The budget premium provision is a major sop to the New Democrats, who insisted an insurance premium cut, among other things, was a condition of NDP support for the first budget of Premier Kathleen Wynne’s government.

But NDP Leader Andrea Horwath wasn’t entirely onside because of the vague timeline and whether the savings are achievable.

“This is one of the concerns we have. We see our proposals reflected but what we don’t see are any accountability measures … we don’t see any reference to how much and how much time it’s going to take,” Horwath said.

Insiders says the Liberals are finding it is one thing to say auto insurance should be cut by 15 per cent but an entirely different thing to do it.

A large part of the reduction initiative will depend on the government’s ability to tackle fraud in the system ranging from shady tow truck drivers and body shops to the health clinics that have popped up in strip malls across the GTA.

In January, the government approved regulatory amendments to address some of the reforms proposed by the final report of the Auto Insurance Anti-fraud Task Force in late 2012.

These amendments, which take effect June 1, will help curb auto insurance fraud by:

Requiring claimants to confirm attendance at a health clinic.

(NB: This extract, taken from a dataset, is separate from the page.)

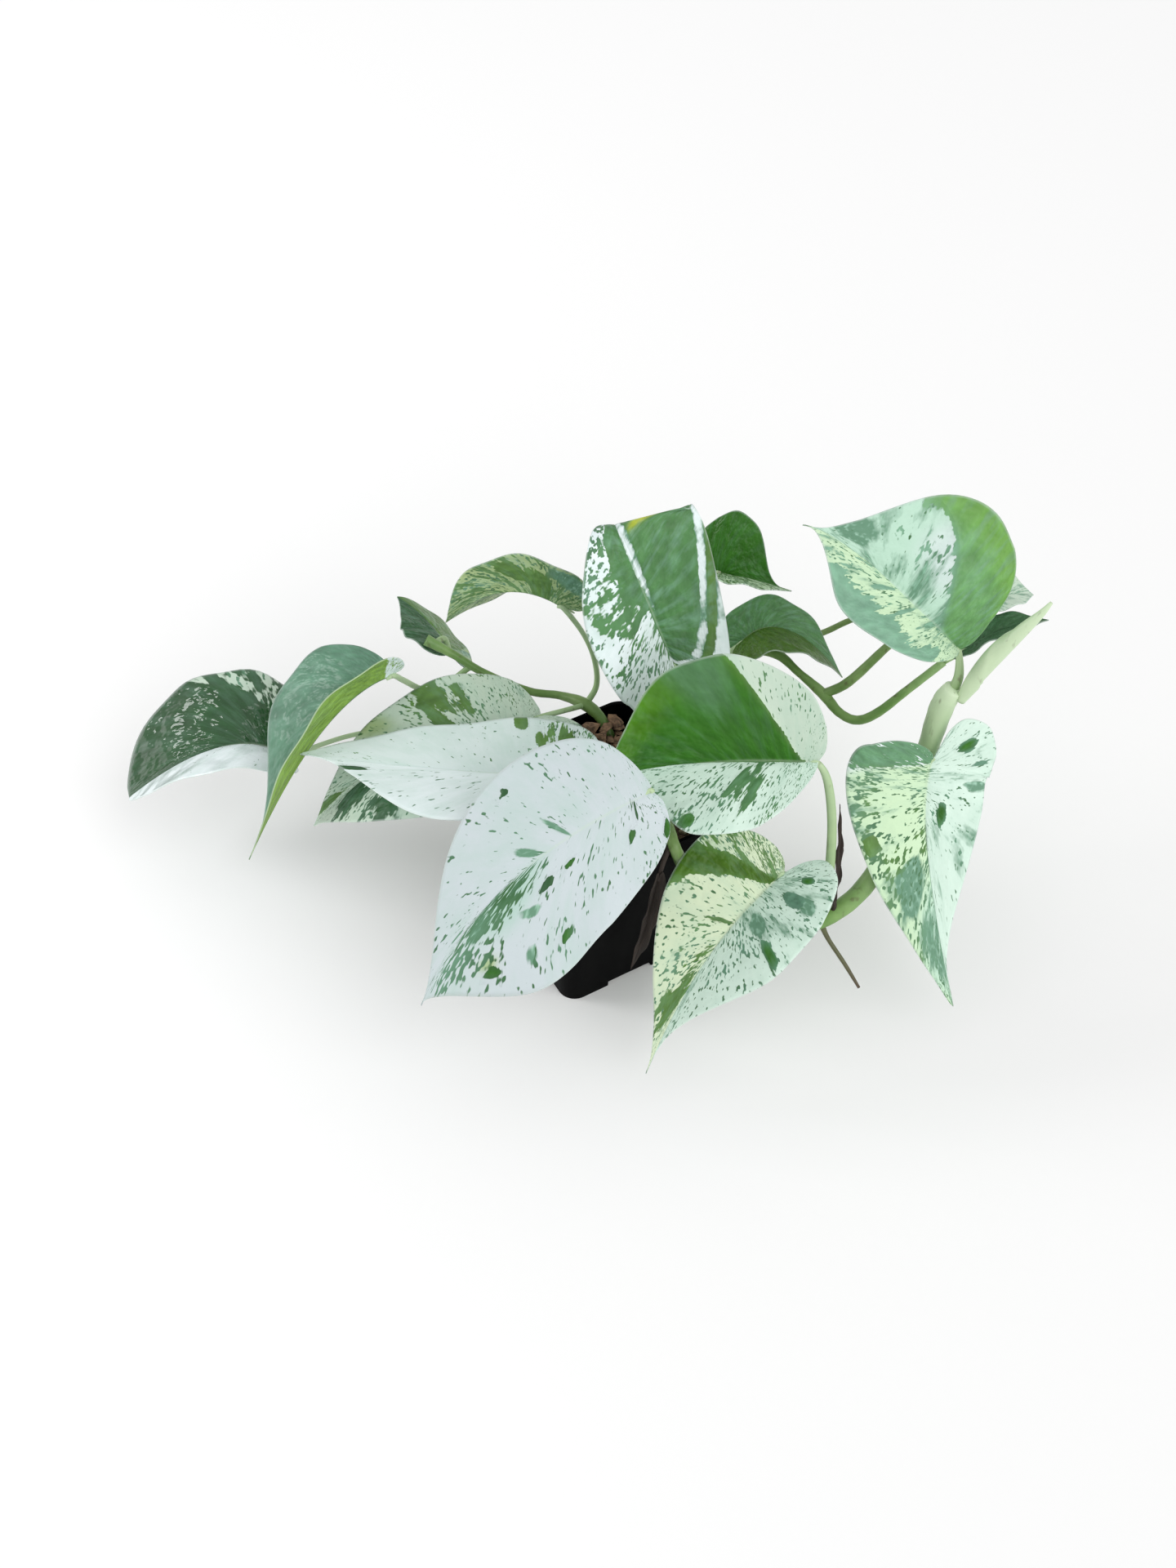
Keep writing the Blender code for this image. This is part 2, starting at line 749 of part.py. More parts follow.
SHEATHS = {
    "dried_sheath_front": {
        "stem": "stem_front",
        "base": (28, -43, 89),
        "crown": (23.5, -43, 57),
        "tip": (17, -43, 23),
        "facing": (0.3, -1, 0.2),
        "left": (4.5, 35, 30, 1, 0, 1),
        "right": (4, 25, 30, 1, 0, 1),
        "stalk": ((34, -34, 105, 1.3), (30.5, -40, 99, 1.1)),
    },
    "dried_sheath_right": {
        "stem": "stem_front",
        "base": (107.5, -42, 74),
        "crown": (107.8, -39, 100),
        "tip": (106, -31.5, 127),
        "facing": (0.6, -1, 0.2),
        "left": (1.7, 0, 0, 1, 0, 1),
        "right": (1.7, 0, 0, 1, 0, 1),
        "stalk": ((106.5, -38, 57, 1.1), (108.5, -40, 66, 1.0)),
    },
}


def make_stems(parts, cutters, surface):
    """Each stem as one body. What sits on a stem is cut by a slightly wider copy of it."""
    clearances = {}
    for name, routes in STEMS.items():
        pieces = [tube(name, route, parts, STEM_SIDES) for route in routes]
        finish(joined(name, pieces, parts), parts, surface, 60.0)
        wider = [tube(name, route, cutters, STEM_SIDES, SEAT_GAP) for route in routes]
        clearances[name] = as_cutter(joined(name + "_clearance", wider, cutters))
    return clearances


def main():
    clear_scene()
    parts = new_collection("potted_marble_queen_pothos")
    cutters = new_collection("cutters")
    plastic = material("pot_plastic", (0.012, 0.012, 0.014), 0.45)
    earth = material("soil", (0.055, 0.032, 0.018), 0.95)
    green_bark = material("stem", (0.16, 0.28, 0.06), 0.5)
    tan = material("dried_sheath", (0.42, 0.27, 0.12), 0.8)
    leaf_surfaces = {
        "white": material("leaf_white", (0.66, 0.76, 0.6), 0.38),
        "marbled": material("leaf_marbled", (0.36, 0.5, 0.24), 0.36),
        "green": material("leaf_green", (0.09, 0.2, 0.05), 0.34),
    }
    make_pot(parts, cutters, plastic)
    clearances = make_stems(parts, cutters, green_bark)
    for name, leaf in LEAVES.items():
        surface = leaf_surfaces[leaf["look"]]
        make_leaf(name, leaf, parts, surface, clearances[leaf["stem"]])
    for name, sheath in SHEATHS.items():
        make_leaf(name, sheath, parts, tan, clearances[sheath["stem"]])
    furled = clearances["stem_front"]
    make_furled_leaf("leaf_furled_new", FURLED_LEAF, parts, leaf_surfaces["marbled"], furled)
    make_soil(parts, earth, clearances.values())


main()
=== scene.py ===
# %% Load the frame
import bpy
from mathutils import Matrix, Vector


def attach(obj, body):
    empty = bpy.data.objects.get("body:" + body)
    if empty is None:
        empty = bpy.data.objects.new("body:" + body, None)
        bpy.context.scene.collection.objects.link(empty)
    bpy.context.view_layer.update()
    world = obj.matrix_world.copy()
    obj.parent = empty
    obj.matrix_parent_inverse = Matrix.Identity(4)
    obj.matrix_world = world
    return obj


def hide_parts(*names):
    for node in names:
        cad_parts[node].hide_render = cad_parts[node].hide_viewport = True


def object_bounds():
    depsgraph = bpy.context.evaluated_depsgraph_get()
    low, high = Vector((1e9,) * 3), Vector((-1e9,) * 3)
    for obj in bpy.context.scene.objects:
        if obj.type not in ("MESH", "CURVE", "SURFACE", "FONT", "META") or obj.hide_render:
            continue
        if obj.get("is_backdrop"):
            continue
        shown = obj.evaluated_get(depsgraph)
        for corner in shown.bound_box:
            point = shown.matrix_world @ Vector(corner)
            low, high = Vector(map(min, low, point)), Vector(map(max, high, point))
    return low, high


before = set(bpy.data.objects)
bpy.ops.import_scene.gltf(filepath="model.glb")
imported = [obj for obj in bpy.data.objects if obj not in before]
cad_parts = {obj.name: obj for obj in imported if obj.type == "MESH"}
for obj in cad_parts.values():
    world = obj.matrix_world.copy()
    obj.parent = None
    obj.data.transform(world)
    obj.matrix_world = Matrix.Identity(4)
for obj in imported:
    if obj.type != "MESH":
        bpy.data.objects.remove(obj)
box_at_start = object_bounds()
print("solids:", len(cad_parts))

# %% [markdown]
# # A potted marble queen pothos
# The solids already give the pot and every leaf and stem its place and its bend. This lesson lays a
# finer piece over each of them and paints it. Thin waxy sheets, round stems and coarse bark each have
# a short recipe of their own.

# %% Modules and units
import math
import random
import bmesh
import bpy
from mathutils import Euler, Matrix, Vector, noise

MM = 0.001
print("quick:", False)

# %% [markdown]
# ## Turning a bmesh into a piece
# Every piece is made in one way: the mesh becomes an object at the origin, takes its material, rides
# on the body, and hides the solids that it stands for.


# %% The piece maker
def placed(name, data):
    """A new object of the scene for a mesh, a lamp or a camera."""
    obj = bpy.data.objects.new(name, data)
    bpy.context.scene.collection.objects.link(obj)
    return obj


def as_mesh(name, bm):
    mesh = bpy.data.meshes.new(name)
    bm.to_mesh(mesh)
    bm.free()
    return mesh


def piece(name, bm, surface, stands_for):
    bmesh.ops.recalc_face_normals(bm, faces=bm.faces)
    mesh = as_mesh(name, bm)
    mesh.shade_smooth()
    mesh.materials.append(surface)
    obj = placed(name, mesh)
    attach(obj, "root")
    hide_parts(*stands_for)
    return obj


def picked(items, kind):
    """The vertices, the edges or the faces among what a bmesh operator gives back."""
    return [item for item in items if isinstance(item, kind)]


# %% [markdown]
# ## Small words for materials
# Each of these helpers adds one node or a short group, and works out from a socket which tree it is
# in. A noise between 0 and 1 is the start of every look: it is ramped to a share, and the share mixes
# two colours.


# %% Node helpers
def feed(target, value):
    """Links a socket to an input, or sets the input to a number, a colour or a vector."""
    if isinstance(value, bpy.types.NodeSocket):
        target.id_data.links.new(value, target)
    else:
        target.default_value = (*value, 1.0) if target.type == "RGBA" else value


def new_surface(name, roughness):
    """A new material, its node tree and its shader."""
    made = bpy.data.materials.new(name)
    made.use_nodes = True
    shader = made.node_tree.nodes["Principled BSDF"]
    feed(shader.inputs["Roughness"], roughness)
    return made, made.node_tree, shader


def add(tree, kind, values=(), **settings):
    made = tree.nodes.new("ShaderNode" + kind)
    for name, value in settings.items():
        setattr(made, name, value)
    for place, value in dict(values).items():
        feed(made.inputs[place], value)
    return made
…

Making providers subject to sanction for overcharging insurers for goods and services and banning them from asking consumers to sign blank claim forms.

Requiring insurers to provide claimants with all reasons for denying a claim.

Providing claimants the right to receive a bi-monthly, detailed statement of benefits.

Claims costs skyrocketed between 2006 and 2010 when the provincial government dramatically trimmed accident benefits the insurance industry pays out. The NDP claims that move alone handed the industry a $2 billion windfall.